Constantina Backinezos, Stelios Panagiotou and Athina Rentifi: “Greek export performance: a constant market share analysis”

In this paper, the authors decompose the changes in the Greek export market shares during the pre- and post-crisis periods by employing the constant market share analysis framework. Greek non-fuel goods’ export market shares recorded gains in the period 2005-2008, then a continuous decline in the period 2009-2015, and a subsequent recovery which started in 2016. These developments are explored by considering the structure and competitiveness effects, which comprise the change in export market shares. The results indicate that the pre-crisis market share gains can be attributed to the strong positive effect stemming from the geographical distribution of exports, fuelled by the strong trade growth in Greece’s main export markets (i.e. the euro area and Southeast Europe). The effect of the product composition of exports was almost neutral, while the competitiveness effect eroded more than half of the gains in the structure effect. In 2009-2018, the Greek export market share posted a decline that was mainly driven by the adverse competitiveness effect. The analysis of the last period (2016-2018) indicates a number of important findings. The adverse competitiveness effect is diminishing; the structure effect turned from negative in 2009-2012 to positive in 2016-2018, driven mainly by the geographical distribution effect and secondarily by the product composition effect. However, despite the recent recovery, the export market shares have not yet reached their 2008 levels.

Nikos Vettas, Evangelia Valavanioti, Konstantinos Peppas and Michail Vasileiadis: “The evolution of new firms’ characteristics in Greece before and during the economic adjustment programmes”

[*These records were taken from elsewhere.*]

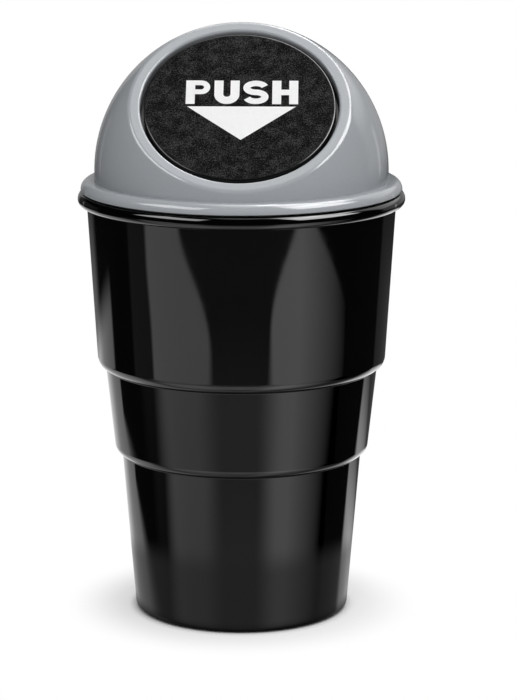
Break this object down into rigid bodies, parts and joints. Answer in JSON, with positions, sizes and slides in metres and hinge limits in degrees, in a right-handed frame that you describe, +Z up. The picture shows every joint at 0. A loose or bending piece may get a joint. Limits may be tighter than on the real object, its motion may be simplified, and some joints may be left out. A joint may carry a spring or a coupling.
{
  "type": "car trash bin",
  "caption": "Stepped cup-holder trash bin with a dome lid, a tilted round opening and a spring-loaded push flap.",
  "frame": {"origin": "middle of the base, on the surface it stands on", "axes": "+Z up along the cup's axis; the flap and its opening face -Y and up; +X is to the right of someone facing the flap"},
  "size_m": [0.1098, 0.1098, 0.1999],
  "materials": {
    "cup_plastic": "high gloss black",
    "lid_plastic": "glossy silver grey",
    "flap_plastic": "matte black, finely mottled",
    "pin_steel": "plain ground steel",
    "spring_steel": "drawn spring wire"
  },
  "bodies": {
    "bin": {"bin_body": "cup_plastic"},
    "lid": {"dome_lid": "lid_plastic", "hinge_pin": "pin_steel", "return_spring": "spring_steel"},
    "flap": {"flap": "flap_plastic"}
  },
  "joints": [
    {"name": "lid_lift", "type": "slide", "parent": "bin", "child": "lid", "axis": [0, 0, 1], "range_m": [0, 0.04]},
    {"name": "flap_hinge", "type": "hinge", "parent": "lid", "child": "flap", "pos_m": [0, 0.00216, 0.18923], "axis": [1, 0, 0], "range_deg": [0, 60], "stiffness_Nm_per_rad": 0.012, "springref_deg": -68.75, "deforming": ["return_spring"]}
  ]
}
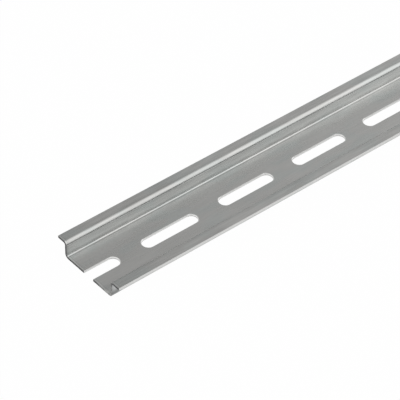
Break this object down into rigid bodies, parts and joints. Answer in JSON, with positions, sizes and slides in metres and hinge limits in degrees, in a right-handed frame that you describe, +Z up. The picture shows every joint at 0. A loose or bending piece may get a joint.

This paper examines the factors that affect new firms’ survival, growth and export decisions in Greece. Using firm-level data for the period 2000-2016 and the appropriate econometric techniques and performing separate estimates for the pre- and post-crisis periods (2000-2007 and 2008-2016), the authors obtain a number of novel results. The survival estimations highlight the importance of producing technologically advanced and high value-added products that can be competitive in foreign markets, the significance of the regulatory framework under which new firms are established and grow, as well as the central role of bank financing. The estimations of a firm growth model indicate that small, highly-leveraged new firms, with poor liquidity, operating in high concentration markets and facing increased credit costs, grow more slowly, although differences in these results are found between the pre-crisis period (2000-2007) and the total period. More experienced firms, as well as those with sufficient liquidity and access to bank finance, have a higher probability to export. The same holds for firms located in large urban areas and for those operating in knowledge or information and communication technologies (ICT) intensive sectors.

Faidon Kalfaoglou: “Cryptoassets: potential implications for financial stability”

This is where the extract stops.